MARGOT I think the restless search for expression continues, particularly as it is so difficult to raise money to make films that do not follow the risk-averse, market-driven development process advocated by the funding bodies. I prefer a discovery-driven process, which is the way many visual artists work. Artists can raise money for a creative development process to explore ideas, but filmmakers have to plot out a film, like a blueprint, before getting money to even develop an idea, much less produce a film. This is why I try to stay away from the funding bodies, and have recently explored a low budget way of working with my own archive in the editing room. Everything is digital now, and we are so used to HD that archival materials need restoring or digitising to HD to use them. Most of my films have now been digitally restored, which has given them a new life in film festival restoration programs, but it has also meant they are available to me to work with in the editing room to produce new work. I have digitised all my Super 8 as well as my 16mm films. I used clips from my restored feature drama Vacant Possession (1994) in my personal essay documentary The Silences, as well as clips from other films I had made. Later I reimagined other clips from Vacant Possession in my poetic essay documentary Undercurrents: Meditations on Power – both are screening in Jeonju. This ‘quoting’ from my own body of work, where I own the copyright, has given me the freedom to make low budget experimental work, with high quality images. I have also worked with the archive of Maori artist/choregrapher Victoria Hunt, whom I collaborated with in 2019 to make a short called TAKE. She had videoed creative development workshops, as well as performances, and we had access to archival photographs.

 

What’s your estimation of the other film in the program, Corinne Cantrill’s In This Life’s Body (1984)? When did you first encounter it? Do you now regard it as an Australian classic?

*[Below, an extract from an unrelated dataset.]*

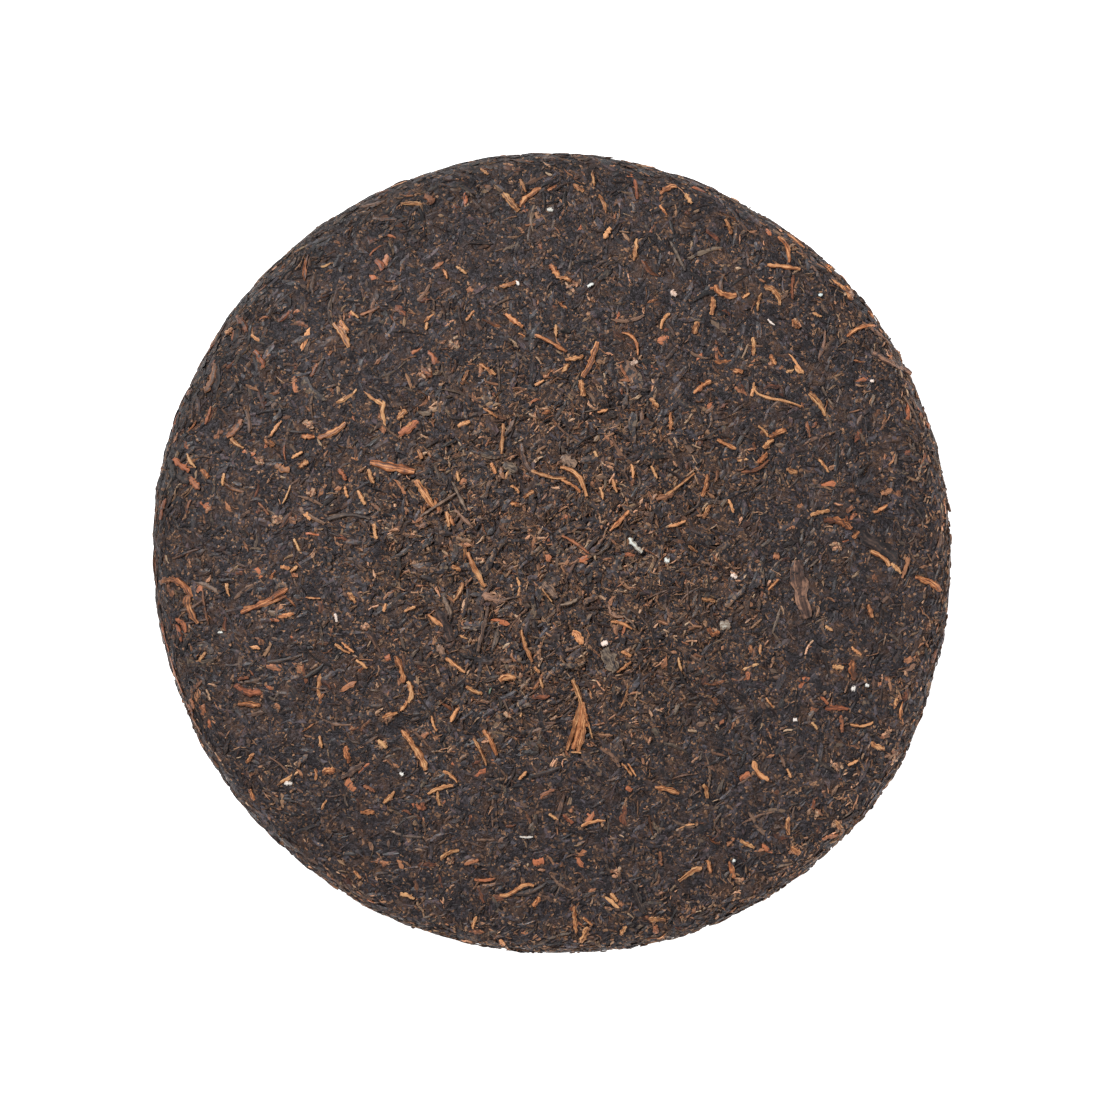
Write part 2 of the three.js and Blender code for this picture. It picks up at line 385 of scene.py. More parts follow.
LUMPS = lumps_tree()
bed = grown("bed", mass, LUMPS, {"Broad": 1.3 * MM, "Fine": 1.2 * MM, "Grain": 0.0})
core = grown("pressed_core", bed.data, LUMPS, {"Broad": 0.0, "Fine": 0.0, "Grain": 1.0 * MM})
print("the core has", len(core.data.polygons) * 2, "triangles")

# %% [markdown]
# ## Finishes
#
# Colours are noted as they stand on screen in the photograph, and turned into the linear values that
# shaders use. The charcoal of the mass is nearly neutral, even a little blue, because dark dry leaf
# mirrors the soft lights. The browns come from leaf tips and torn edges.

# %% Colours
def screen(red, green, blue):
    """A screen colour in linear light"""
    values = np.array([red, green, blue]) / 255
    linear = np.where(values <= 0.04045, values / 12.92, ((values + 0.055) / 1.055) ** 2.4)
    return (*linear.tolist(), 1.0)


SOOT = screen(22, 17, 19)
CHARCOAL = screen(46, 38, 40)
ASH = screen(74, 67, 71)
UMBER = screen(72, 52, 42)
BROWN = screen(182, 136, 102)
FLECK_BROWN = screen(130, 96, 73)
BROWN_HAZE = screen(96, 68, 52)
DARK_HAZE = screen(36, 30, 34)
print("charcoal in linear light:", [round(value, 3) for value in CHARCOAL[:3]])

# %% [markdown]
# The finest stuff is crushed leaf, less than a millimetre wide. It fills every gap, and it also clings
# to the larger shreds. Modelling it would take millions of faces, so a node group paints it: a net of
# small cells bent by noise, each cell with a tone of its own between soot and ash, some of them brown.

# %% The crumb group
CRUMB_SIZE = 0.55 * MM
BEND_SIZE = 0.7 * MM
BEND_REACH = 1.1 * MM
HAZE_SIZE = 5 * MM

# Shade is painted on the rim, darkest towards the upper left, with light painted on the far side: the way
# the shaded side faces, and the share of colour it loses on the shoulder and on the side. The far side
# is painted lighter by at most half of that share
SHADED_WAY = (-0.75, 0.66, 0)
SHOULDER_SHADE = (80 * MM, 92 * MM, 0.16)
SIDE_SHADE = (93 * MM, 98.5 * MM, 0.32)
FAR_SIDE_LIGHT = -0.5


def shader_group(name, sockets, results):
    """A shader node group with named inputs. Returns the tree and its inputs"""
    tree = bpy.data.node_groups.new(name, "ShaderNodeTree")
    for socket_name, kind in sockets.items():
        tree.interface.new_socket(socket_name, in_out="INPUT", socket_type=kind)
    for socket_name, kind in results.items():
        tree.interface.new_socket(socket_name, in_out="OUTPUT", socket_type=kind)
    return tree, tree.nodes.new("NodeGroupInput").outputs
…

MARGOT I think In This Life’s Body is definitely a classic. I have loved it ever since I first saw it many years ago, with Corinne doing Tai Chi on the stage in front of the image. The combination of live performance with a black and white negative image of Corinne lying naked on a river bank is imprinted in my memory. And the film – so uncompromising and raw – allows us into her personal world as she peels away layers of wounding, longing and desire, searching the known and the unknown. Discovering love, beauty, courage … and film. It was an inspiration to me when I was making The Silences. Her use of mainly still photographs, and her voice, to tell the story is such a rigorous and forensic dive into her personal archive, made when she was facing a cancer diagnosis. When I made The Silences,I too had to explore my personal family archive unflinchingly, and find the courage to speak honestly about the past the way Corinne had. I wrote a critical essay about In This Life’s Body in the journal Senses of Cinema and, when I was teaching, I managed to get Corinne to agree to a digital scan of the film, so I could use it in my alternative Australian film history class. Corinne and her husband Arthur have played a unique role in the history of Australian experimental film, but this film is different to the more formal avant-garde film works they have made. They were film purists and wanted their experimental work to be seen in its original 16mm form, so you are very lucky in Jeonju to be able to see a 16mm print. Corinne would have been pleased. She enjoyed a long and creative life, dying recently aged 96.

BILL In This Life’s Body is an incredible film, no doubt. I’d say it is indeed an Australian classic, along with a number of other alternative features or documentaries (or even shorts or experimental films). As a self-examination, it is thorough and cutting, and its form is magnificently rigorous. I first saw Corinne’s film around the time it was released (mid-1980s), or maybe a few years after that. I have not seen it again, alas, so I wish I was there at Jeonju to watch it again. I hope that the recent focus on the film (in Australia, and elsewhere) due to her recent passing away does not ultimately overshadow the achievements of her work with her husband, Arthur Cantrill. But I don’t think it will, considering the breadth and quantity of their work and legacy.